The most recent issue of Ethics and Medics, published by the National Catholic Bioethics Center on Health Care and the Life Sciences, wades into the whole area of the ethics of withdrawing tubing feeding and hydration of a patient who is “permanently unconscious”. Ethics and Medics contains two articles, one by Stephen Napier, a staff ethicist for The National Catholic Bioethics Center in Philadelphia, and another by William E. May, Ph.D., professor emeritus at the John Paul II Institute of Marrriage and Family and senior fellow of the Culture of Life Foundation in Washington, D.C.
This is a very thorny issue, and difficult to wade through.
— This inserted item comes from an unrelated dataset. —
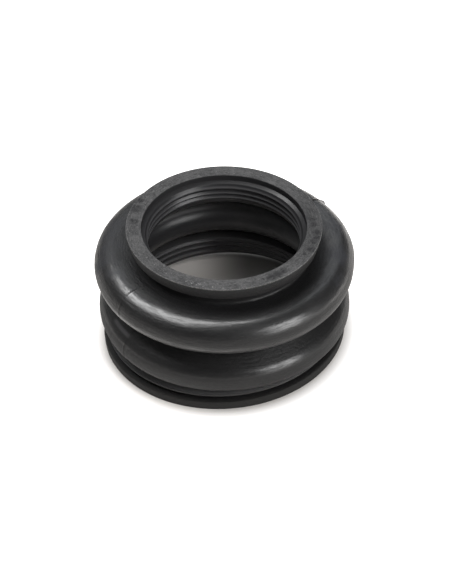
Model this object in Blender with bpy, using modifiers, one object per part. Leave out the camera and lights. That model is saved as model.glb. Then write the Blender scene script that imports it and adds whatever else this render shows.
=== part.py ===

Napier indicates that there are three principles endorsed by Catholic ethicists and/or orthodox moral theologians: 1) One ought to respect a patient’s wish to refuse artificial nutrition and hydration (ANH); 2) ANH is proportionate treatment; and 3) Proportionate treatment is morally obligatory. He states that these three principles are seemingly inconsistent with each other, and then goes on in the article to explain how they may not be. He cites John Paul II’s address to the International Congress on “Life Sustaining Treatments and the Vegetative State: Scientific and Ethical Dilemmas” in March, 2004. He also refers to the Congregation for the Doctrine of the Faith’s Declaration on Euthanasia. He makes some very interesting distinctions in moral decision-making.
May responds claiming Napier’s article is marred by ambiguities. He refers to Napier’s distinction between spiritual suffering and physical suffering. He suggests that John Paul II was speaking not only to medical professionals in his 2004 address but also to all of us.
The whole thing is far too dense for me to summarize well, so I would encourage all of you to read it for yourselves. This is very important stuff, especially for us who may be in a position where patients come to us for moral guidance in these areas.